What needs to be done: Reproduce the entries in full, with no changes.
--- Input rows ---
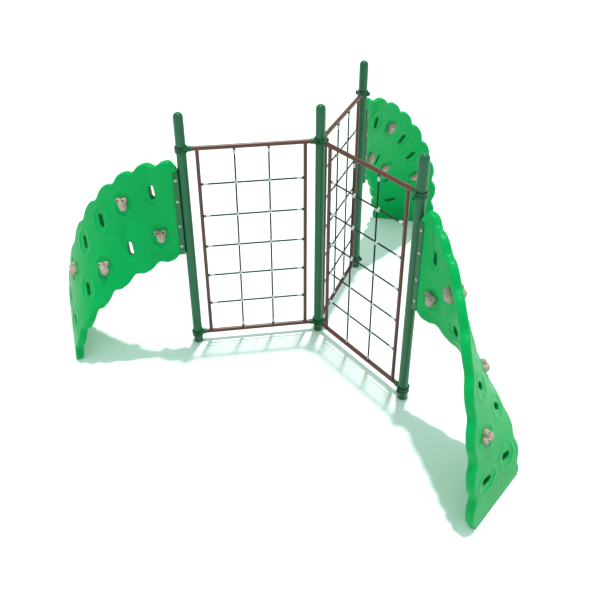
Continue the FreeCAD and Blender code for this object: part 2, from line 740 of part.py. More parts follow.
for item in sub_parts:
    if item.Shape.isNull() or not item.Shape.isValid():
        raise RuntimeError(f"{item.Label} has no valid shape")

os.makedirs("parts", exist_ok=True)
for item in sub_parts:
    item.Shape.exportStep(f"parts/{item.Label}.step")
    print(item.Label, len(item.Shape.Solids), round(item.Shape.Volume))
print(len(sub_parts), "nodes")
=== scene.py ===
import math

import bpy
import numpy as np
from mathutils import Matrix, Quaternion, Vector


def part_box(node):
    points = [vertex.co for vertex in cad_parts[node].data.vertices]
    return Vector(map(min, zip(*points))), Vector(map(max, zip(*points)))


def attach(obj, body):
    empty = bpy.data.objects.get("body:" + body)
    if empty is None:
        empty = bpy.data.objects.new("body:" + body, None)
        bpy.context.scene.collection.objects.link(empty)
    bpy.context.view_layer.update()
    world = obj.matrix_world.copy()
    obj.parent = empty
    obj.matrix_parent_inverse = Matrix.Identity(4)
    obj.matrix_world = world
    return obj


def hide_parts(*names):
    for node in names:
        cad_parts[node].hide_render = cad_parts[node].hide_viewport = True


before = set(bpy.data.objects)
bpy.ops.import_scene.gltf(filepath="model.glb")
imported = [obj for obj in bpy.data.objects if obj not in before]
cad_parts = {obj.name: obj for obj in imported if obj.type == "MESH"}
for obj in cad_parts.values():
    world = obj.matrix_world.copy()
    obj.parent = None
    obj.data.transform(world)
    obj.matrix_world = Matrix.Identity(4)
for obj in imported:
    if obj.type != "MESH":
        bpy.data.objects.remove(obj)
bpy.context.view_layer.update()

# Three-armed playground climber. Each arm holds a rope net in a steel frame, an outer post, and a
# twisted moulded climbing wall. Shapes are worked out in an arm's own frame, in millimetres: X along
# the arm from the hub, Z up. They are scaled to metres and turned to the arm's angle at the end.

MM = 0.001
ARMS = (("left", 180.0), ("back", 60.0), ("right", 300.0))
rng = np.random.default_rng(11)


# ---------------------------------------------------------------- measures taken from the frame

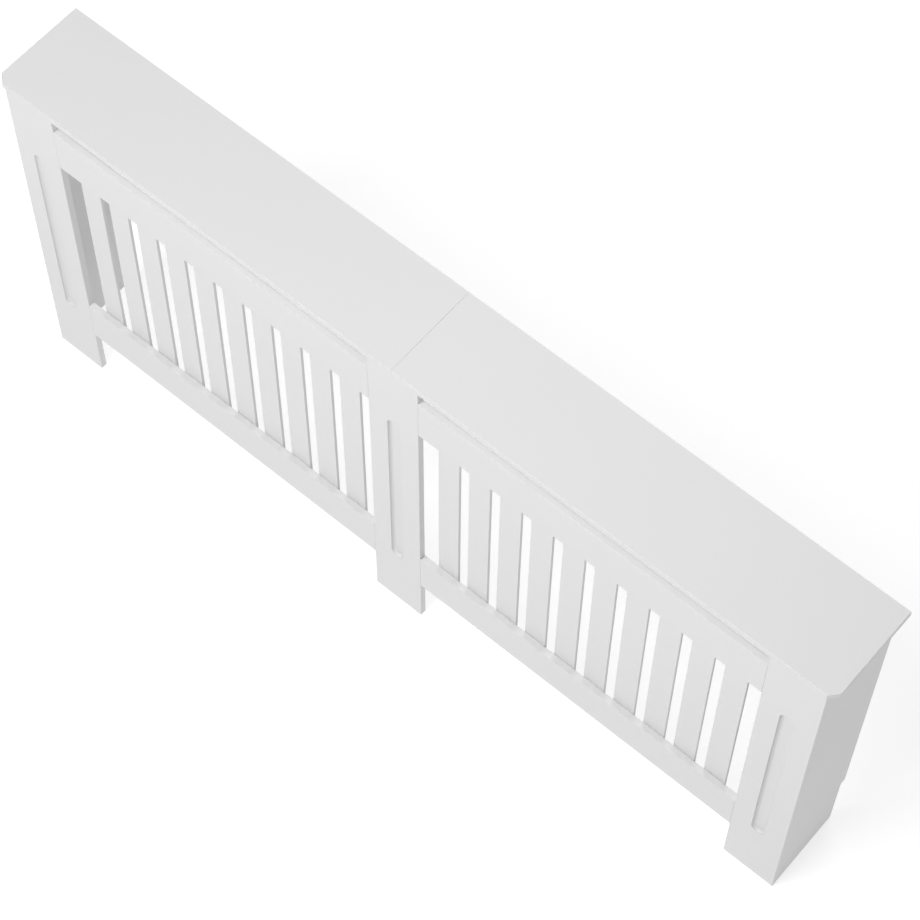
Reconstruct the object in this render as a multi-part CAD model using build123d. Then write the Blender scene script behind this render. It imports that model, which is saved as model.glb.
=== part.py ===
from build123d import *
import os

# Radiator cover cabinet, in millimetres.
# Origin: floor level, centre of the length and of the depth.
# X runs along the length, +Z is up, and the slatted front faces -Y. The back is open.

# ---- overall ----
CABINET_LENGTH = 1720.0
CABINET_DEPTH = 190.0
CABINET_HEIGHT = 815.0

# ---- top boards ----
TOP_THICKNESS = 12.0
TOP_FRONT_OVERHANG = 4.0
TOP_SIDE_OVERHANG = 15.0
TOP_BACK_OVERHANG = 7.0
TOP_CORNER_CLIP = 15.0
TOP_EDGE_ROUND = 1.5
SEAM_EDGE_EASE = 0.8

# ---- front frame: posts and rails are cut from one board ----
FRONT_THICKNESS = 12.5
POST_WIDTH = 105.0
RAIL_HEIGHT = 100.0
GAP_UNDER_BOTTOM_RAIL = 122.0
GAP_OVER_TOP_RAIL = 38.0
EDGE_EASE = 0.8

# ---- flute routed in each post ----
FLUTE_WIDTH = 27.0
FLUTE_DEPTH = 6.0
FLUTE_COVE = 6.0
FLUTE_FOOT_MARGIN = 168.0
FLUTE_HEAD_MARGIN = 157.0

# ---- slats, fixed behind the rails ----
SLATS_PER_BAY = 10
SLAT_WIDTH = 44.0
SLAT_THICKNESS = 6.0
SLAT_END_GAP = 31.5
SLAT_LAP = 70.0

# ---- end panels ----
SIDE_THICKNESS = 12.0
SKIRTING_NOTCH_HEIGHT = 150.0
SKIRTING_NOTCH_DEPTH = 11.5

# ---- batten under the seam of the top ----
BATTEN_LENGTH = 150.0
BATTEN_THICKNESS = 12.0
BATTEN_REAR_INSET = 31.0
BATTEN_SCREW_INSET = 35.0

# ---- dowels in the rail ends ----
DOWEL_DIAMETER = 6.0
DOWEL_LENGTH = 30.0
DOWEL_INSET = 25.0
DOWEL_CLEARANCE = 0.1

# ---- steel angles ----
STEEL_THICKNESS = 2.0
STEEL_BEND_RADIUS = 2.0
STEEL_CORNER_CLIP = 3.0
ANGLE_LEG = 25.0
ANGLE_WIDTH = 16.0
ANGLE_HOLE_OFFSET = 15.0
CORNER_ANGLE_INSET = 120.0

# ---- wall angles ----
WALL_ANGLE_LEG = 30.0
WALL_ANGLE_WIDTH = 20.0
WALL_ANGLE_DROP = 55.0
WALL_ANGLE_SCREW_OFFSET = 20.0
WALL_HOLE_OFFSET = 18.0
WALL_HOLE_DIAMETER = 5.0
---
Expected output:
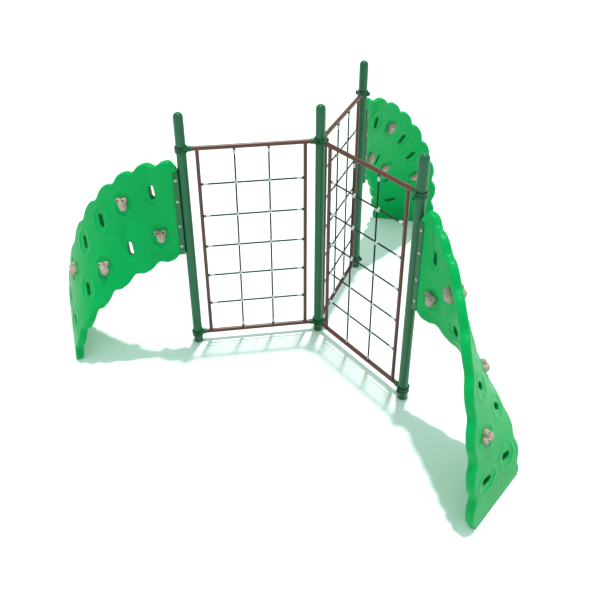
Continue the FreeCAD and Blender code for this object: part 2, from line 740 of part.py. More parts follow.
for item in sub_parts:
    if item.Shape.isNull() or not item.Shape.isValid():
        raise RuntimeError(f"{item.Label} has no valid shape")

os.makedirs("parts", exist_ok=True)
for item in sub_parts:
    item.Shape.exportStep(f"parts/{item.Label}.step")
    print(item.Label, len(item.Shape.Solids), round(item.Shape.Volume))
print(len(sub_parts), "nodes")
=== scene.py ===
import math

import bpy
import numpy as np
from mathutils import Matrix, Quaternion, Vector


def part_box(node):
    points = [vertex.co for vertex in cad_parts[node].data.vertices]
    return Vector(map(min, zip(*points))), Vector(map(max, zip(*points)))


def attach(obj, body):
    empty = bpy.data.objects.get("body:" + body)
    if empty is None:
        empty = bpy.data.objects.new("body:" + body, None)
        bpy.context.scene.collection.objects.link(empty)
    bpy.context.view_layer.update()
    world = obj.matrix_world.copy()
    obj.parent = empty
    obj.matrix_parent_inverse = Matrix.Identity(4)
    obj.matrix_world = world
    return obj


def hide_parts(*names):
    for node in names:
        cad_parts[node].hide_render = cad_parts[node].hide_viewport = True


before = set(bpy.data.objects)
bpy.ops.import_scene.gltf(filepath="model.glb")
imported = [obj for obj in bpy.data.objects if obj not in before]
cad_parts = {obj.name: obj for obj in imported if obj.type == "MESH"}
for obj in cad_parts.values():
    world = obj.matrix_world.copy()
    obj.parent = None
    obj.data.transform(world)
    obj.matrix_world = Matrix.Identity(4)
for obj in imported:
    if obj.type != "MESH":
        bpy.data.objects.remove(obj)
bpy.context.view_layer.update()

# Three-armed playground climber. Each arm holds a rope net in a steel frame, an outer post, and a
# twisted moulded climbing wall. Shapes are worked out in an arm's own frame, in millimetres: X along
# the arm from the hub, Z up. They are scaled to metres and turned to the arm's angle at the end.

MM = 0.001
ARMS = (("left", 180.0), ("back", 60.0), ("right", 300.0))
rng = np.random.default_rng(11)


# ---------------------------------------------------------------- measures taken from the frame

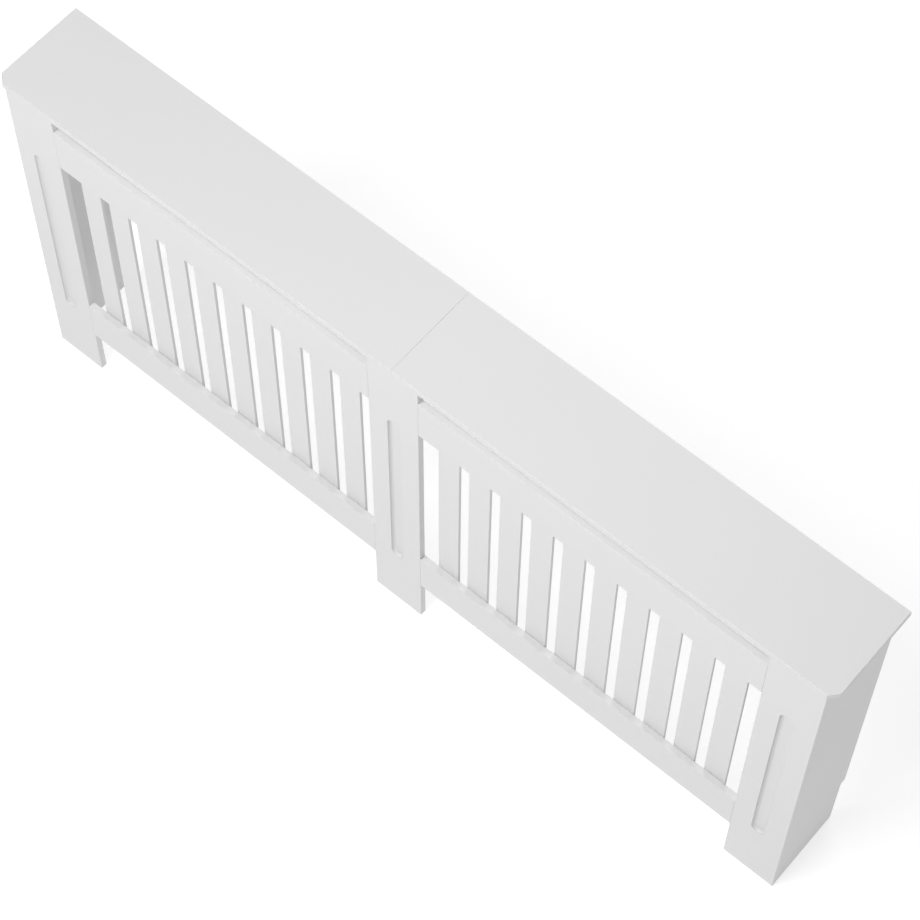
Reconstruct the object in this render as a multi-part CAD model using build123d. Then write the Blender scene script behind this render. It imports that model, which is saved as model.glb.
=== part.py ===
from build123d import *
import os

# Radiator cover cabinet, in millimetres.
# Origin: floor level, centre of the length and of the depth.
# X runs along the length, +Z is up, and the slatted front faces -Y. The back is open.

# ---- overall ----
CABINET_LENGTH = 1720.0
CABINET_DEPTH = 190.0
CABINET_HEIGHT = 815.0

# ---- top boards ----
TOP_THICKNESS = 12.0
TOP_FRONT_OVERHANG = 4.0
TOP_SIDE_OVERHANG = 15.0
TOP_BACK_OVERHANG = 7.0
TOP_CORNER_CLIP = 15.0
TOP_EDGE_ROUND = 1.5
SEAM_EDGE_EASE = 0.8

# ---- front frame: posts and rails are cut from one board ----
FRONT_THICKNESS = 12.5
POST_WIDTH = 105.0
RAIL_HEIGHT = 100.0
GAP_UNDER_BOTTOM_RAIL = 122.0
GAP_OVER_TOP_RAIL = 38.0
EDGE_EASE = 0.8

# ---- flute routed in each post ----
FLUTE_WIDTH = 27.0
FLUTE_DEPTH = 6.0
FLUTE_COVE = 6.0
FLUTE_FOOT_MARGIN = 168.0
FLUTE_HEAD_MARGIN = 157.0

# ---- slats, fixed behind the rails ----
SLATS_PER_BAY = 10
SLAT_WIDTH = 44.0
SLAT_THICKNESS = 6.0
SLAT_END_GAP = 31.5
SLAT_LAP = 70.0

# ---- end panels ----
SIDE_THICKNESS = 12.0
SKIRTING_NOTCH_HEIGHT = 150.0
SKIRTING_NOTCH_DEPTH = 11.5

# ---- batten under the seam of the top ----
BATTEN_LENGTH = 150.0
BATTEN_THICKNESS = 12.0
BATTEN_REAR_INSET = 31.0
BATTEN_SCREW_INSET = 35.0

# ---- dowels in the rail ends ----
DOWEL_DIAMETER = 6.0
DOWEL_LENGTH = 30.0
DOWEL_INSET = 25.0
DOWEL_CLEARANCE = 0.1

# ---- steel angles ----
STEEL_THICKNESS = 2.0
STEEL_BEND_RADIUS = 2.0
STEEL_CORNER_CLIP = 3.0
ANGLE_LEG = 25.0
ANGLE_WIDTH = 16.0
ANGLE_HOLE_OFFSET = 15.0
CORNER_ANGLE_INSET = 120.0

# ---- wall angles ----
WALL_ANGLE_LEG = 30.0
WALL_ANGLE_WIDTH = 20.0
WALL_ANGLE_DROP = 55.0
WALL_ANGLE_SCREW_OFFSET = 20.0
WALL_HOLE_OFFSET = 18.0
WALL_HOLE_DIAMETER = 5.0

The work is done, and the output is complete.